Exercise details: Can all of these lines be returned exactly?

Provided data:
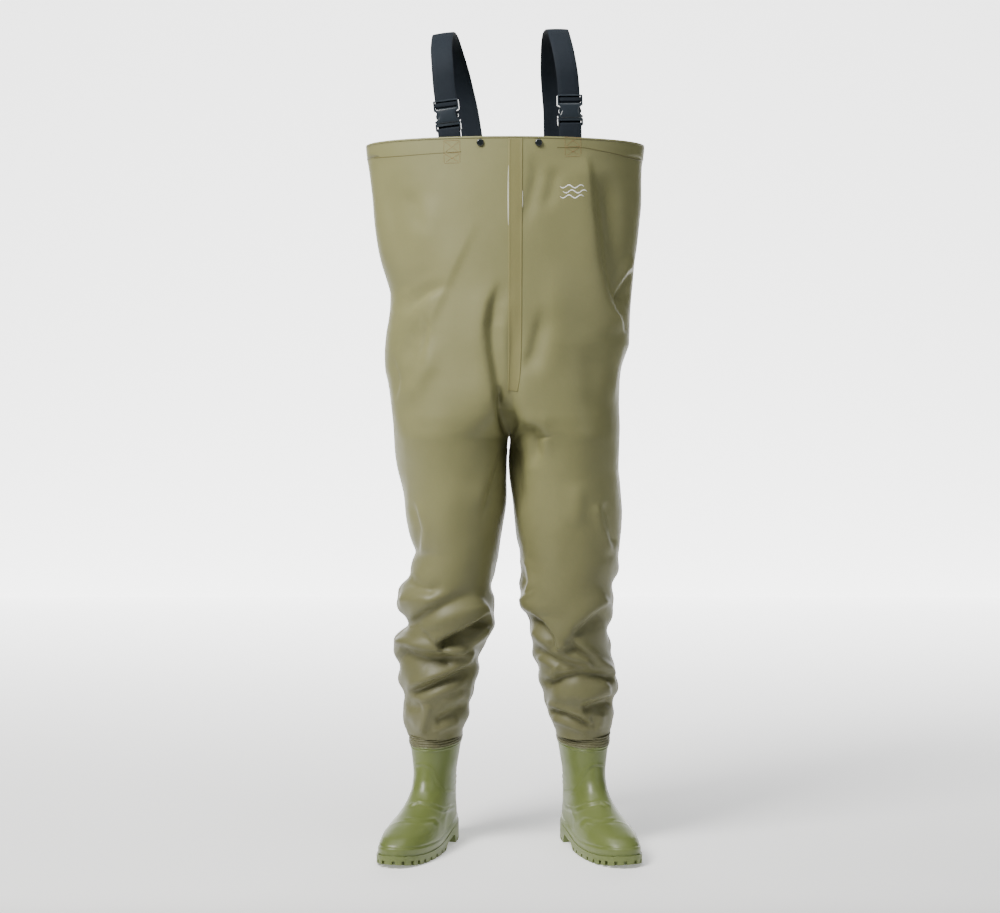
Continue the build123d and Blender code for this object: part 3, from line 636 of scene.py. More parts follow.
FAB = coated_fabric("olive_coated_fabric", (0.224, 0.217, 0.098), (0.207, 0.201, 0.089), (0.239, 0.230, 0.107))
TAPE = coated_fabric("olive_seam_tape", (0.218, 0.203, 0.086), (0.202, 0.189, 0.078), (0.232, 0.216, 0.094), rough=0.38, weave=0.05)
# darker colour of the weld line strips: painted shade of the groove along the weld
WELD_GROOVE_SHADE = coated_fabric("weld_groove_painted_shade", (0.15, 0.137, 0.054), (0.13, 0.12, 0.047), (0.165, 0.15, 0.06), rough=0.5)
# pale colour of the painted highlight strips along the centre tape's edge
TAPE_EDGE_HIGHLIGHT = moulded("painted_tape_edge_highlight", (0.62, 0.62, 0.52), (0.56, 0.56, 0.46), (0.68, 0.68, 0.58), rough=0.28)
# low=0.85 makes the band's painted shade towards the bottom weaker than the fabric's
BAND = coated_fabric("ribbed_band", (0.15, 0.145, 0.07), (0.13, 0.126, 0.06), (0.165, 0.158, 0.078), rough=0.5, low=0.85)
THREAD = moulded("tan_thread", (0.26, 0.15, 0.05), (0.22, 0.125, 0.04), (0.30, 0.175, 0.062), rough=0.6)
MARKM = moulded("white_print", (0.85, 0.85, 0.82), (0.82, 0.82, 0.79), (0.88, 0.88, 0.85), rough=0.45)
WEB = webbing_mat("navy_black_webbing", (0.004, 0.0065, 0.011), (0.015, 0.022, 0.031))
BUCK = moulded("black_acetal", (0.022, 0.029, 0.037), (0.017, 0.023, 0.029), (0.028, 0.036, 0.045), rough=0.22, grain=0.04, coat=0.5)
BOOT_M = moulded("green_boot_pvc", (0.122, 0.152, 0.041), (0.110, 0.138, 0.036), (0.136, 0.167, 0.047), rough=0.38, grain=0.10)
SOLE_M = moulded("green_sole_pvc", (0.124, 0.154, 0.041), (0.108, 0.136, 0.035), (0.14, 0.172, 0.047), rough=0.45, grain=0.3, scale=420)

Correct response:
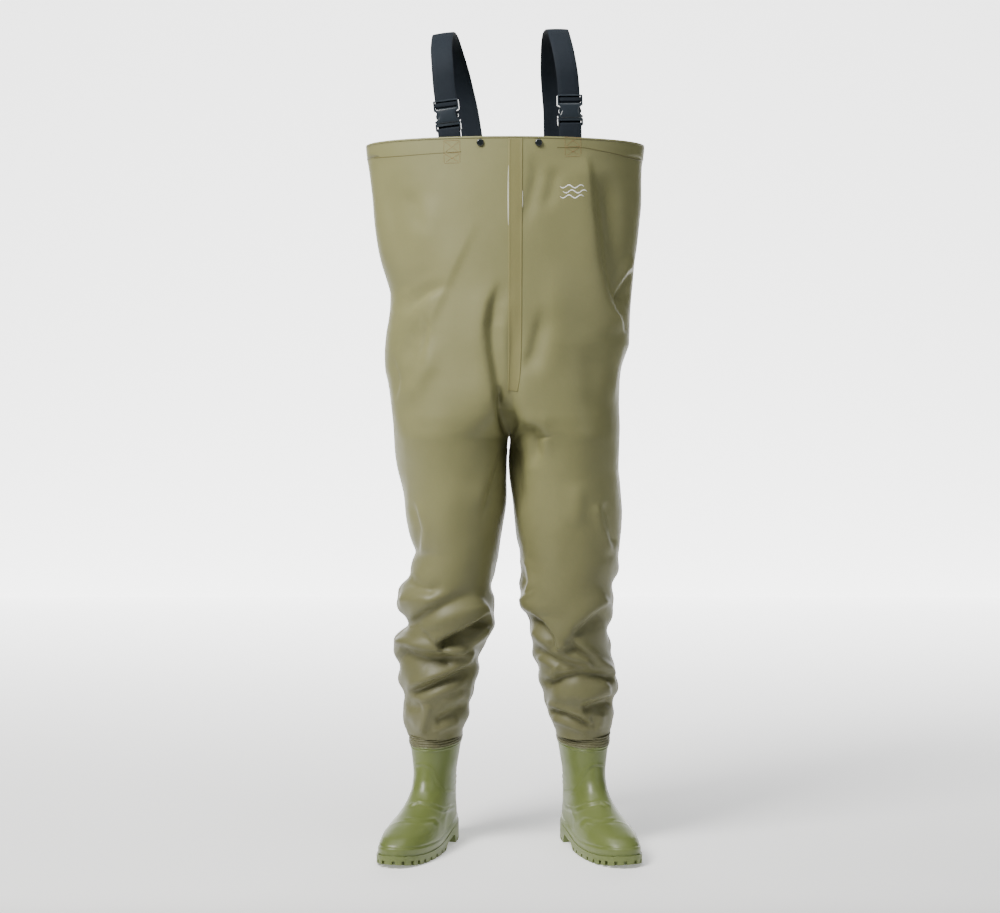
Continue the build123d and Blender code for this object: part 3, from line 636 of scene.py. More parts follow.
FAB = coated_fabric("olive_coated_fabric", (0.224, 0.217, 0.098), (0.207, 0.201, 0.089), (0.239, 0.230, 0.107))
TAPE = coated_fabric("olive_seam_tape", (0.218, 0.203, 0.086), (0.202, 0.189, 0.078), (0.232, 0.216, 0.094), rough=0.38, weave=0.05)
# darker colour of the weld line strips: painted shade of the groove along the weld
WELD_GROOVE_SHADE = coated_fabric("weld_groove_painted_shade", (0.15, 0.137, 0.054), (0.13, 0.12, 0.047), (0.165, 0.15, 0.06), rough=0.5)
# pale colour of the painted highlight strips along the centre tape's edge
TAPE_EDGE_HIGHLIGHT = moulded("painted_tape_edge_highlight", (0.62, 0.62, 0.52), (0.56, 0.56, 0.46), (0.68, 0.68, 0.58), rough=0.28)
# low=0.85 makes the band's painted shade towards the bottom weaker than the fabric's
BAND = coated_fabric("ribbed_band", (0.15, 0.145, 0.07), (0.13, 0.126, 0.06), (0.165, 0.158, 0.078), rough=0.5, low=0.85)
THREAD = moulded("tan_thread", (0.26, 0.15, 0.05), (0.22, 0.125, 0.04), (0.30, 0.175, 0.062), rough=0.6)
MARKM = moulded("white_print", (0.85, 0.85, 0.82), (0.82, 0.82, 0.79), (0.88, 0.88, 0.85), rough=0.45)
WEB = webbing_mat("navy_black_webbing", (0.004, 0.0065, 0.011), (0.015, 0.022, 0.031))
BUCK = moulded("black_acetal", (0.022, 0.029, 0.037), (0.017, 0.023, 0.029), (0.028, 0.036, 0.045), rough=0.22, grain=0.04, coat=0.5)
BOOT_M = moulded("green_boot_pvc", (0.122, 0.152, 0.041), (0.110, 0.138, 0.036), (0.136, 0.167, 0.047), rough=0.38, grain=0.10)
SOLE_M = moulded("green_sole_pvc", (0.124, 0.154, 0.041), (0.108, 0.136, 0.035), (0.14, 0.172, 0.047), rough=0.45, grain=0.3, scale=420)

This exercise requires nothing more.